How Do Startups Buy Time?

Updated: March 28, 2011

In a startup, success or failure usually boils down to staying alive. There will be good and bad months, but staying cash positive lets you hang on and keep moving. "Napoleon said that an army marches on its stomach" AdGrok says, but "a startup marches on its bank account." In other words, as your accounting professor no doubt told you: cash is king. To that end, we've listed some practical ways that smart startups can buy time with limited resources:

Building The MEVO First

In the 1990's, the standard startup model was:spending whatever it took to build your entire idea now. If your big idea was a new membership site, then absolutely all of it had to get built up-front. Then - and only then - could you start getting users and making money. For obvious reasons, this soon proved impractical. Startups went bankrupt after their first failed attempt at capturing the market. Today, a smarter model prevails.
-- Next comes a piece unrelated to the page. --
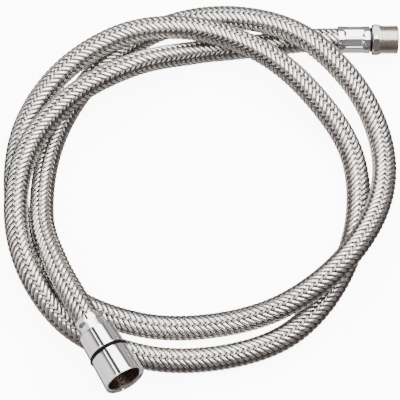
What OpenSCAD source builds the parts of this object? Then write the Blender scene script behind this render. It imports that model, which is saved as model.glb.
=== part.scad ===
// Braided bath-sprayer hose, 14 mm, about 1.6 m, lying in two and a bit turns.
// Male supply fitting at one end, cone nut with a turning slip bush at the other.
// Millimetres.  Origin: under the middle of the two end fittings, on the floor.
// +X points out of the male thread, +Z is up.

/* [Hose] */
// Outside diameter over the braid
hose_d = 14; // [13.6:0.1:14]
// Thickness of the braid seen as a plain sleeve
braid_t = 0.4; // [0.3:0.05:0.6]
// Bore of the water tube
tube_bore = 8; // [7.8:0.1:9]

/* [Ferrules] */
// Outside diameter of both crimped ferrules
ferrule_d = 15.8; // [15.6:0.1:16]
// Diameter of the ferrules across the waist
waist_d = 15.2; // [15.0:0.1:15.6]
// Length of each ferrule
ferrule_l = 18.5; // [18:0.5:19]
// Depth of the pressed flats in a ferrule
press_depth = 0.25; // [0.1:0.05:0.35]

/* [Supply nipple] */
// Hexagon across flats
hex_af = 17; // [16.5:0.1:17.2]
// Hexagon length
hex_l = 4.2; // [3.6:0.1:4.2]
// Major diameter of the male pipe thread
thread_d = 16.66; // [16.4:0.02:16.8]
// Pitch of the male pipe thread
thread_pitch = 1.337; // [1.2:0.001:1.5]

/* [Cone nut] */
// Outside diameter at the mouth
nut_mouth_d = 23; // [22.6:0.1:24]
// Outside diameter at the back
nut_back_d = 20.5; // [20.3:0.1:21]
// Minor diameter of the female pipe thread
nut_minor_d = 18.63; // [18.5:0.01:18.8]
// Length of the female thread from the mouth
nut_thread_l = 9.5; // [9:0.1:9.5]
// Bore through the back of the nut
nut_bore_d = 16.5; // [16.4:0.05:16.6]

/* [Grip ring] */
// Thickness of the O-ring
ring_t = 2; // [1.8:0.1:2.1]

/* [Water way] */
// Bore through both fittings
water_bore = 5.5; // [4.5:0.1:5.8]

/* [Hidden] */
// half of the hose diameter, the water tube just inside the braid
hose_r = hose_d / 2;
tube_r = hose_r - braid_t;
// the ferrule's bore, a hair over the crimped hose
ferrule_bore_r = hose_r + 0.02;

// Centre line of the hose from the supply ferrule to the spray ferrule.
// Each entry is [x, y, height above lying flat on the floor].
route = [
    [70, 107, 2], [56, 107, 2], [38, 107, 1], [17, 105, 0],
    [-5, 102, 0.5], [-27, 98, 3], [-61, 85, 13.5], [-95, 65, 14.6],
    [-119, 34, 14.6], [-126, -5, 14.8], [-117, -43, 13], [-93, -73, 6],
    [-54, -88, 0.8], [-13, -88, 0], [24, -75, 0], [50, -46, 0],
    [64, -7, 0], [62, 34, 1.2], [41, 67, 9], [12, 92, 14.6],
    [-26, 107, 15], [-66, 104, 15], [-101, 84, 9.5], [-123, 53, 2],
    [-128, 14, 0.3], [-119, -26, 0], [-94, -54, 0], [-56, -69, 0],
    [-17, -70, 1.5], [21, -62, 10.5], [54, -38, 15.5], [75, -3, 12.5],
    [79, 35, 6.5], [65, 71, 11.5], [36, 101, 15.8], [1, 117, 9.5],
    [-37, 118, 1.5], [-72, 99, 0], [-97, 67, 0], [-110, 32, 1],
    [-112, -8, 6.5], [-103, -38, 16], [-92, -60, 20.2], [-84, -74, 21.8],
    [-76, -88, 23.4]
];
// the sides of the swept hose and the rings to each piece of the route
sides = 12;
cuts = 2;

// the route as points in space, one more at each end in line with the last two
pts = [for (q = route) [q[0], q[1], 7 + q[2]]];
np = len(pts);
ext = concat([2 * pts[0] - pts[1]], pts, [2 * pts[np - 1] - pts[np - 2]]);

// a smooth curve through the points
function smooth(a, b, c, d, t) =
    0.5 * (2 * b + (c - a) * t + (2 * a - 5 * b + 4 * c - d) * t * t
        + (3 * b - 3 * c + d - a) * t * t * t);
line = concat(
    [for (i = [0:np - 2]) for (k = [0:cuts - 1])
        smooth(ext[i], ext[i + 1], ext[i + 2], ext[i + 3], k / cuts)],
    [pts[np - 1]]);
nl = len(line);
function unit(v) = v / norm(v);
function along(i) = unit(line[min(i + 1, nl - 1)] - line[max(i - 1, 0)]);
function left(i) = unit(cross([0, 0, 1], along(i)));
function over(i) = cross(along(i), left(i));
// one ring of the swept hose
function ring(i, r) = [for (k = [0:sides - 1])
    let (a = k * 360 / sides)
    line[i] + r * cos(a) * left(i) + r * sin(a) * over(i)];

// a closed tube with two radii swept along the centre line
module hose_tube(ro, ri) {
    outer = [for (i = [0:nl - 1]) each ring(i, ro)];
    inner = [for (i = [0:nl - 1]) each ring(i, ri)];
    n = nl * sides;
    last = (nl - 1) * sides;
    skin = [for (i = [0:nl - 2]) for (k = [0:sides - 1])
        let (a = i * sides + k, b = i * sides + (k + 1) % sides)
        each [[a, a + sides, b + sides], [a, b + sides, b]]];
    bore = [for (i = [0:nl - 2]) for (k = [0:sides - 1])
        let (a = n + i * sides + k, b = n + i * sides + (k + 1) % sides)
        each [[a, b + sides, a + sides], [a, b, b + sides]]];
    front = [for (k = [0:sides - 1])
        let (a = k, b = (k + 1) % sides)
        each [[a, b, n + b], [a, n + b, n + a]]];
    back = [for (k = [0:sides - 1])
        let (a = last + k, b = last + (k + 1) % sides)
        each [[a, n + b, b], [a, n + a, n + b]]];
    polyhedron(concat(outer, inner), concat(skin, bore, front, back));
}

// supply fitting: local z runs out of the male thread, 0 at the ferrule's mouth
supply_at = [56, 107, 9];
// spray fitting: local z runs out of the nut's mouth, 0 at the ferrule's mouth
spray_at = [-84, -74, 28.8];
spray_dir = [8, -14, 1.6];
spray_yaw = atan2(spray_dir[1], spray_dir[0]);
spray_tilt = acos(spray_dir[2] / norm(spray_dir));
// the nut's mouth, measured from the ferrule's mouth
nut_l = 32;
mouth_z = 41.5;

module at_supply() {
    translate(supply_at) rotate([0, 90, 0]) children();
}

module at_spray() {
    translate(spray_at) rotate([0, spray_tilt, spray_yaw]) children();
}

// a crimped ferrule: rounded ends, a slight waist, eight pressed flats
module ferrule() {
    r = ferrule_d / 2;
    w = waist_d / 2;
    difference() {
        rotate_extrude($fn = 96)
            polygon([[ferrule_bore_r, 0], [r - 0.4, 0], [r, 0.5], [r, 2.6],
                [w, 4], [w, ferrule_l - 4], [r, ferrule_l - 2.6],
                [r, ferrule_l - 0.5], [r - 0.4, ferrule_l],
                [water_bore / 2 + 0.6, ferrule_l],
                [water_bore / 2 + 0.6, ferrule_l - 1.4],
                [ferrule_bore_r, ferrule_l - 1.4]]);
        for (k = [0:7])
            rotate([0, 0, k * 45])
                translate([w - press_depth + 1, 0, ferrule_l / 2])
                    cube([2, 4.6, 10], center = true);
    }
}

module braided_sleeve() {
    color("silver") hose_tube(hose_r, tube_r);
}

module inner_tube() {
    color("dimgray") hose_tube(tube_r, tube_bore / 2);
}

module supply_ferrule() {
    color("gainsboro") at_supply() ferrule();
}

module supply_nipple() {
    neck_z = ferrule_l;
    hex_z = neck_z + 1.3;
    col_z = hex_z + hex_l;
    thr_z = col_z + 1;
    end_z = thr_z + 9.9;
    tr = thread_d / 2;
    core = tr - 0.64 * thread_pitch;
    turns = 6;
    color("lightgray") at_supply() {
        difference() {
            union() {
                // barbed tail and neck
                rotate_extrude($fn = 72)
                    polygon([[0, 2], [3.2, 2], [3.85, 4], [3.3, 4.2], [3.3, 6],
                        [3.85, 8], [3.3, 8.2], [3.3, 10], [3.85, 12],
                        [3.3, 12.2], [3.3, neck_z], [7, neck_z],
                        [7, hex_z + 0.1], [0, hex_z + 0.1]]);
                // hexagon with turned corners
                intersection() {
                    translate([0, 0, hex_z])
                        rotate([0, 0, 79.6])
                            cylinder(r = hex_af / 2 / cos(30), h = hex_l, $fn = 6);
                    translate([0, 0, hex_z])
                        rotate_extrude($fn = 96)
                            polygon([[0, 0], [8.5, 0], [9.3, 0.6],
                                [9.3, hex_l - 0.6], [8.5, hex_l], [0, hex_l]]);
                }
                // round collar, then the thread as turned grooves
                rotate_extrude($fn = 96)
                    polygon(concat([[0, col_z - 0.1], [8.45, col_z - 0.1],
                        [8.45, thr_z - 0.2], [core, thr_z]],
                        [for (i = [0:turns - 1]) for (k = [0:3])
                            [k == 1 || k == 2 ? tr : core,
                                thr_z + 0.7 + thread_pitch
                                    * (i + [0.1, 0.3, 0.7, 0.9][k])]],
                        [[core, end_z - 0.7], [core - 0.4, end_z], [0, end_z]]));
            }
            translate([0, 0, 1])
                cylinder(r = water_bore / 2, h = 50, $fn = 48);
            translate([0, 0, end_z - 8])
                cylinder(r = 6.1, h = 10, $fn = 72);
        }
    }
}

module spray_ferrule() {
    color("gainsboro") at_spray() ferrule();
}

module spray_tail() {
    // barbed tail, neck for the bush and the flange that holds the nut
    color("lightgray") at_spray()
        rotate_extrude($fn = 96)
            polygon([[water_bore / 2, 2], [3.2, 2], [3.85, 4], [3.3, 4.2],
                [3.3, 6], [3.85, 8], [3.3, 8.2], [3.3, 10], [3.85, 12],
                [3.3, 12.2], [3.3, ferrule_l], [6.5, ferrule_l],
                [6.5, mouth_z - 13.5], [9, mouth_z - 13.5],
                [9, mouth_z - 11.5], [water_bore / 2, mouth_z - 11.5]]);
}

module sealing_washer() {
    color("darkslategray") at_spray()
        translate([0, 0, mouth_z - 11.5])
            rotate_extrude($fn = 96)
                polygon([[5, 0], [9, 0], [9, 2], [5, 2]]);
}

module slip_bush() {
    // flange under the tail's flange, sleeve on the neck
    color("whitesmoke") at_spray()
        rotate_extrude($fn = 96)
            polygon([[6.55, ferrule_l + 0.4], [8.15, ferrule_l + 0.4],
                [8.15, mouth_z - 14.7], [9, mouth_z - 14.7],
                [9, mouth_z - 13.55], [6.55, mouth_z - 13.55]]);
}

module cone_nut() {
    ro = nut_mouth_d / 2;
    rb = nut_back_d / 2;
    back = mouth_z - nut_l;
    m = nut_minor_d / 2;
    ringz = back + 14;
    slope = (ro - rb) / nut_l;
    rring = rb + slope * 14;
    g = ring_t / 2;
    color("silver") at_spray()
        rotate_extrude($fn = 128)
            polygon([[nut_bore_d / 2, back + 0.3], [nut_bore_d / 2 + 0.3, back],
                [rb - 0.5, back], [rb, back + 0.5],
                [rring - slope * g, ringz - g], [9.5, ringz - g],
                [9.5, ringz + g], [rring + slope * g, ringz + g],
                [ro, mouth_z - 0.3], [ro - 0.3, mouth_z],
                [ro - 0.8, mouth_z], [ro - 1.2, mouth_z - 0.8],
                [m + 0.4, mouth_z - 0.8], [m, mouth_z - 1.2],
                [m, mouth_z - nut_thread_l + 0.2], [9.6, mouth_z - nut_thread_l],
                [9.6, mouth_z - 14.75], [nut_bore_d / 2, mouth_z - 14.75]]);
}

module grip_ring() {
    color([0.1, 0.09, 0.09]) at_spray()
        translate([0, 0, mouth_z - nut_l + 14])
            rotate_extrude($fn = 96)
                translate([9.4 + ring_t / 2, 0])
                    circle(r = ring_t / 2, $fn = 24);
}

braided_sleeve();
inner_tube();
supply_ferrule();
supply_nipple();
spray_ferrule();
spray_tail();
sealing_washer();
slip_bush();
cone_nut();
grip_ring();
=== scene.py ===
import math

import bpy
import numpy as np
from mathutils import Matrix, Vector


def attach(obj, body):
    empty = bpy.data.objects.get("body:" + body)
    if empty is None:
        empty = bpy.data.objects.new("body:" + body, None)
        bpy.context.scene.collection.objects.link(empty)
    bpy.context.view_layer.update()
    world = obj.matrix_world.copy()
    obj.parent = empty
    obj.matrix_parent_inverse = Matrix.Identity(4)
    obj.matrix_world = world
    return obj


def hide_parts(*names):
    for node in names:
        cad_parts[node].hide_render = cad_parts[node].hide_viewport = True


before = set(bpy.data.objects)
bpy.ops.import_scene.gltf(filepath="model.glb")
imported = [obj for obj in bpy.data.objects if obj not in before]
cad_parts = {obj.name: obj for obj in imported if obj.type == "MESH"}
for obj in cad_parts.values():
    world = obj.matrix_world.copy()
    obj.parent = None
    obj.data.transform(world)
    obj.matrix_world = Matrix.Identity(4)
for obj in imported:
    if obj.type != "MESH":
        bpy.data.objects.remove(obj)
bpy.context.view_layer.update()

# A coiled, wire-braided sprayer hose on a white floor. Metres, except where a name or a
# comment says mm: the route and the profiles of the fittings are in mm.

# ---------------------------------------------------------------- camera
CAMERA_LENS = 187.6                       # mm
CAMERA_AT = (-0.024, -0.4709, 1.078)
CAMERA_TILT = math.radians(24)            # away from straight down

camera_data = bpy.data.cameras.new("Camera")
camera = bpy.data.objects.new("Camera", camera_data)
bpy.context.scene.collection.objects.link(camera)
camera_data.lens = CAMERA_LENS
camera_data.sensor_width = 36
camera_data.clip_start = 0.05
camera_data.clip_end = 20
camera.location = CAMERA_AT
camera.rotation_euler = (CAMERA_TILT, 0, 0)
bpy.context.scene.camera = camera


# ---------------------------------------------------------------- mesh helpers
def add_mesh(name, verts, faces, uv=None):
    """A smooth mesh of verts (n, 3) and quads (m, 4); uv is one pair for each vertex."""
    mesh = bpy.data.meshes.new(name)
    n_faces = len(faces)
    mesh.vertices.add(len(verts))
    mesh.vertices.foreach_set("co", np.asarray(verts, np.float32).ravel())
    mesh.loops.add(n_faces * 4)
    mesh.loops.foreach_set("vertex_index", np.asarray(faces, np.int32).ravel())
    mesh.polygons.add(n_faces)
    mesh.polygons.foreach_set("loop_start", np.arange(0, n_faces * 4, 4, dtype=np.int32))
    mesh.polygons.foreach_set("loop_total", np.full(n_faces, 4, np.int32))
    mesh.update(calc_edges=True)
    if uv is not None:
        layer = mesh.uv_layers.new(name="UVMap")
        layer.data.foreach_set("uv", np.asarray(uv, np.float32)[np.asarray(faces).ravel()].ravel())
    mesh.validate()
    mesh.polygons.foreach_set("use_smooth", [True] * len(mesh.polygons))
    ob = bpy.data.objects.new(name, mesh)
    bpy.context.scene.collection.objects.link(ob)
    return ob


def grid_faces(rows, cols, wrap, start=0):
    """Quads of a rows x cols grid of vertices; wrap joins the last column to the first."""
    quad_cols = cols if wrap else cols - 1
    i, k = np.meshgrid(np.arange(rows - 1), np.arange(quad_cols), indexing="ij")
    here = i * cols + k
    beside = i * cols + (k + 1) % cols
    return np.stack([here, beside, beside + cols, here + cols], -1).reshape(-1, 4) + start


# ---------------------------------------------------------------- hose line
HOSE_R = 7                # mm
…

In his book The Personal MBA, Josh Kaufman advocates building the Minimum Economically Viable Offer (or MEVO) first. Rather than draining your bank account to create some huge, monolithic infrastructure, you instead "provide the smallest number of benefits necessary to make a sale." The smallest, easiest, and cheapest offer that will actually persuade a real person to express interest or buy. Then, on that basis, you can build out the product (if it looks promising) or go back to the drawing board.

Side Consulting

Believing in your startup's mission goes a long way, but there's no substitute for cash. If the company can't afford to pay out salaries yet, doing consulting work on the side can bridge the gap. Everyone's bills get paid and no one daydreams about finding regular jobs when tough months come. The trick here is not letting side work overshadow the startup. Without firm dedication to the mission, it's easy to get comfortable with consulting and just do that instead. Don't fall into this trap! Remember: side income is meant to tide you over while you launch the business, not replace the business.

Ramen Profitability

Nothing allows startups to buy time like self-sufficiency. When a startup can pay out at least a meager salary (enough to cover the founder's basic living expenses) it is said to be "Ramen profitable" - and it is now much more resilient than before. Nor is it very difficult to see why. You are probably familiar with Abraham Maslow's famous Hierarchy of Needs. This concept explains that basic needs like food, water and shelter are essential to our happiness and take precedence over optional goals like starting a company. When these basic needs are jeopardized, morale tumbles. You might be able to press on for a while, but few can focus on the future when survival is at stake. Hence why it helps to be Ramen profitable. Knowing your bills are paid frees you to focus on the long-term instead of constantly fretting over next month's obligations.

Low Fixed Costs

Does your startup having an expensive office with lavish furniture, brand new computers and gourmet food? If so, you may be setting yourself up for disaster. This was another late 90's startup habit: spending thousands of dollars to "look the part" rather than actually building the business or making sales. It feels exciting, but all you're actually doing is making the company less able to withstand financial problems. Smart, resilient startups know the importance of having low fixed costs. If the rent on an office building would be impossible to pay in a bad month, they pass on it. In fact, they subject every fixed expense to the "could we pay this in a horrible month" test. Startups that die ask only "can we afford this right now and if income stays exactly the same" Not smart.

Corporate Credit

Financial flexibility isn't a big concern when you have $100 million in venture capital. For bootstrapped companies, though, it's everything. Being able to defer an $18,000 advertising bill by 30 days can mean the difference between survival and bankruptcy. This type of financial maneuverability is exactly what corporate credit provides for you. Corporate credit is ideal when your company's receivables arrive on a later schedule than payables. For example, if your rent is due every 30 days but your customers pay every 60 days, you just carry the balance and the problem goes away (instead of rearing its head month after month.)

Willingness To Adapt

Startups that become long-term businesses master the art of adaptation. They don't cling to their vision and insulate themselves from criticism. Just the opposite - they pay close attention to what the market is telling them (user feedback, competing products, industry trends, etc.) and position themselves accordingly. If that means ditching a feature you're passionate about (but no one else wants) then so be it. The goal is satisfying customers first and yourself second. Stubborn startups ignore this, putting all their time and resources behind the original plan in hopes of forcing it to work. "If nobody wanted your app last month, we should spend twice as much promoting it this month." Needless to say, this is nothing more than a painful shortcut to bankruptcy. Don't delude yourself with wishful thinking - fail fast and fail cheap so you have money left to start over.